The steps needed to decompose an algebraic fraction into its partial fractions results from a consideration of the reverse process − addition (or subtraction).
Separate the fraction that we wish to decompose in to multiple fractions.
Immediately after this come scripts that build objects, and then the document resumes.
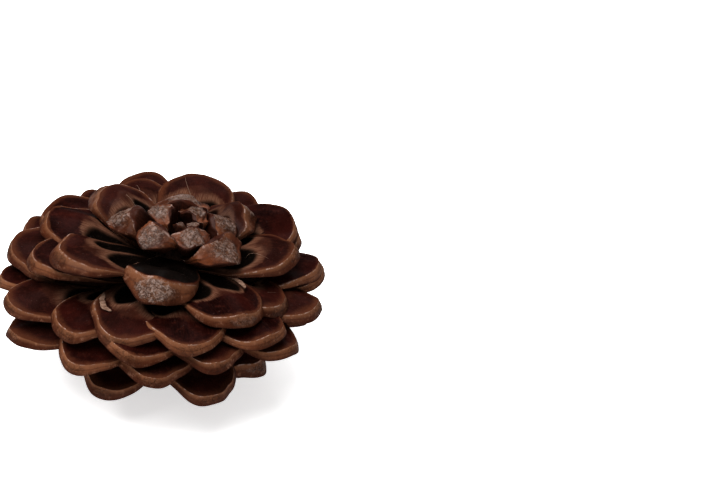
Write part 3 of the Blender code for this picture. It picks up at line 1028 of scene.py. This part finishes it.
def draw_out(form, points, half_width, half_thickness, rows):
    """A ball pressed flat and drawn out along a path, with ragged edges."""
    around, along = rows
    ball = bmesh.ops.create_uvsphere(form, u_segments=around, v_segments=along, radius=1.0)
    for vert in ball["verts"]:
        point, direction = along_path(points, (vert.co.z + 1.0) / 2.0)
        aside = direction.cross(Vector((0.0, 0.0, 1.0))).normalized()
        upward = aside.cross(direction)
        torn = noise.noise(point * TORN_COUNT + Vector((vert.co.x, 0.0, 0.0)))
        reach = vert.co.x * half_width * (1.0 + TORN_DEPTH * torn)
        vert.co = point + aside * reach + upward * vert.co.y * half_thickness


def shred(name, form, straw):
    """Hand a finished shred over to the cone."""
    bmesh.ops.recalc_face_normals(form, faces=form.faces)
    mesh = bpy.data.meshes.new(name)
    form.to_mesh(mesh)
    form.free()
    mesh.shade_smooth()
    mesh.materials.append(straw)
    piece = bpy.data.objects.new(name, mesh)
    world_scene.collection.objects.link(piece)
    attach(piece, "root")
    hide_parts("pine_cone")


def cling_wings(straw):
    """Two torn wings that lie along the outer edge of a seed pocket."""
    for name, (place, half_width, spots) in WINGS.items():
        points = []
        for run, across, lift in spots:
            points.append(spot(place, run, across) + Vector((0.0, 0.0, lift * MM)))
        form = bmesh.new()
        draw_out(form, points, half_width * MM, SHRED_THICKNESS, WING_ROWS)
        shred(name, form, straw)


def pull_fibres(straw):
    """A fibre from the inner face of each scale round the crown, all one piece."""
    draw = random.Random(SEED)
    form = bmesh.new()
    for place in FIBRE_PLACES:
        if place in skins and place != BLACK_FACE_PLACE:
            first = spot(place, draw.uniform(*FIBRE_START[0]), draw.uniform(*FIBRE_START[1]))
            last = spot(place, draw.uniform(*FIBRE_END[0]), draw.uniform(*FIBRE_END[1]))
            aside = (draw.uniform(*FIBRE_ASIDE), draw.uniform(*FIBRE_ASIDE))
            lift = Vector((aside[0], aside[1], draw.uniform(*FIBRE_LIFT))) * MM
            middle = (first + last) / 2 + lift
            draw_out(form, (first, middle, last), FIBRE_THICKNESS, FIBRE_THICKNESS, FIBRE_ROWS)
    shred("fibres", form, straw)


straw = straw_wood()
cling_wings(straw)
pull_fibres(straw)
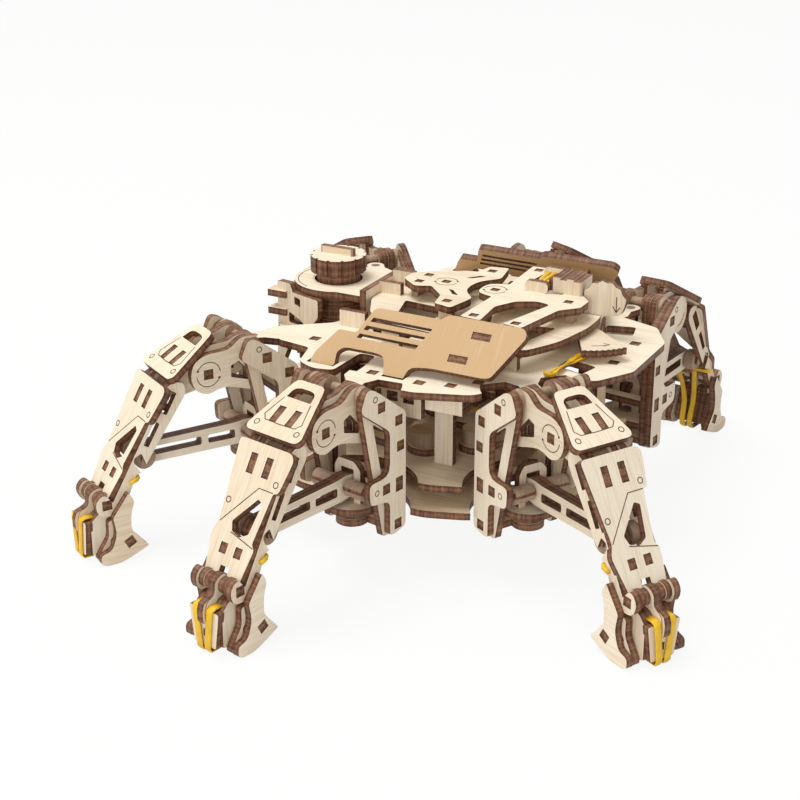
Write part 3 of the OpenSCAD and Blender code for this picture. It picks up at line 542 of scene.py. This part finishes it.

The factor of $x$ in the denominator has a power higher than 1, then the coefficients in the numerator should reflect this higher power.
To use the Method of Partial Fractions, we let, for, $\;A,B \in R,:$
The function of equation (2) can be written as
$\Rightarrow \,\,\,\dfrac{{1 - \cos 2x}}{{1 + \cos 2x}} = \dfrac{A}{{1 + \cos 2x}} + B$--------(3)
Take $\left( {1 + \cos 2x} \right)$ as LCM in RHS, then
$\Rightarrow \,\,\,1 - \cos 2x = A + B\left( {1 + \cos 2x} \right)$
$\Rightarrow \,\,\,1 - \cos 2x = A + B + B\cos 2x$----------(4)
By comparing the constant coefficient on both side, we have
$\Rightarrow \,\,\,A + B = 1$
By comparing the $\cos 2x$ co-efficient on both side, we have
$\Rightarrow \,\,\,B = - 1$
$\therefore \,\,\,B = - 1$
Then $A$ value is:
$\Rightarrow \,\,\,A + - 1 = 1$
$\Rightarrow \,\,\,A = 1 + 1$
$\therefore \,\,\,A = 2$
Substitute the value of $A$ and $B$in equation (3):
$\Rightarrow \,\,\,\dfrac{{1 - \cos 2x}}{{1 + \cos 2x}} = \dfrac{2}{{1 + \cos 2x}} + \left( { - 1} \right)$
$\Rightarrow \,\,\,\dfrac{{1 - \cos 2x}}{{1 + \cos 2x}} = \dfrac{2}{{1 + \cos 2x}} - 1$
Integrate each fraction with respect to $x$
$\Rightarrow \,\,\,\int {\dfrac{{1 - \cos 2x}}{{1 + \cos 2x}}\,dx} = \int {\dfrac{2}{{1 + \cos 2x}}\,dx} - \int {1\,dx}$----(5)
By integrating $\Rightarrow \,\,\,\int {\dfrac{2}{{1 + \cos 2x}}\,dx}$ we get
By using the trigonometric ratio ${\sin ^2}\theta + {\cos ^2}\theta = 1$ and $\,\cos 2\theta = {\cos ^2}\theta - {\sin ^2}\theta$, then
$\Rightarrow \,\,\,\int {\dfrac{2}{{{{\sin }^2}x + {{\cos }^2}x + \,{{\cos }^2}x - {{\sin }^2}x}}\,dx}$
On simplification, we have
$\Rightarrow \,\,\,\int {\dfrac{2}{{2{{\cos }^2}x}}\,dx}$
$\Rightarrow \,\,\,\int {\dfrac{1}{{{{\cos }^2}x}}\,dx}$
By using the definition of trigonometric ratio $\sec \theta = \dfrac{1}{{\cos \theta }}$, then
$\Rightarrow \,\,\,\int {{{\sec }^2}x\,dx}$
On integrating, we get
$\Rightarrow \,\,\,\tan x + {c_1}$-------(a)
Next, integrate
$\Rightarrow \,\,\,\int {1\,dx}$
On integrating, we get
$\Rightarrow \,\,\,x + {c_2}$-------(b)
Hence, substitute the (a) and (b) in equation (5) to get the required solution
$\Rightarrow \,\,\,\int {\dfrac{{1 - \cos 2x}}{{1 + \cos 2x}}\,dx} = \tan x + {c_1} - x - {c_2}$
Where, ${c_1}$ and ${c_2}$ are integrating constant which is equal to $C$
$\Rightarrow \,\,\int {{{\left( {\csc 2x - \cot 2x} \right)}^2}dx} = \,\int {\dfrac{{1 - \cos 2x}}{{1 + \cos 2x}}\,dx} = \tan {x} - x + C$
Where $C$ is an integrating constant.
So, the correct answer is “$\int {\dfrac{{1 - \cos 2x}}{{1 + \cos 2x}}\,dx} = \tan {x} - x + C$”.

Note : When the function is in the form of a fraction where the denominator of the function is in the form of a polynomial, then we use the partial fractions and then we integrate the function. The integration is a reciprocal of the differentiation and by using the standard formulas of integration we determine the values.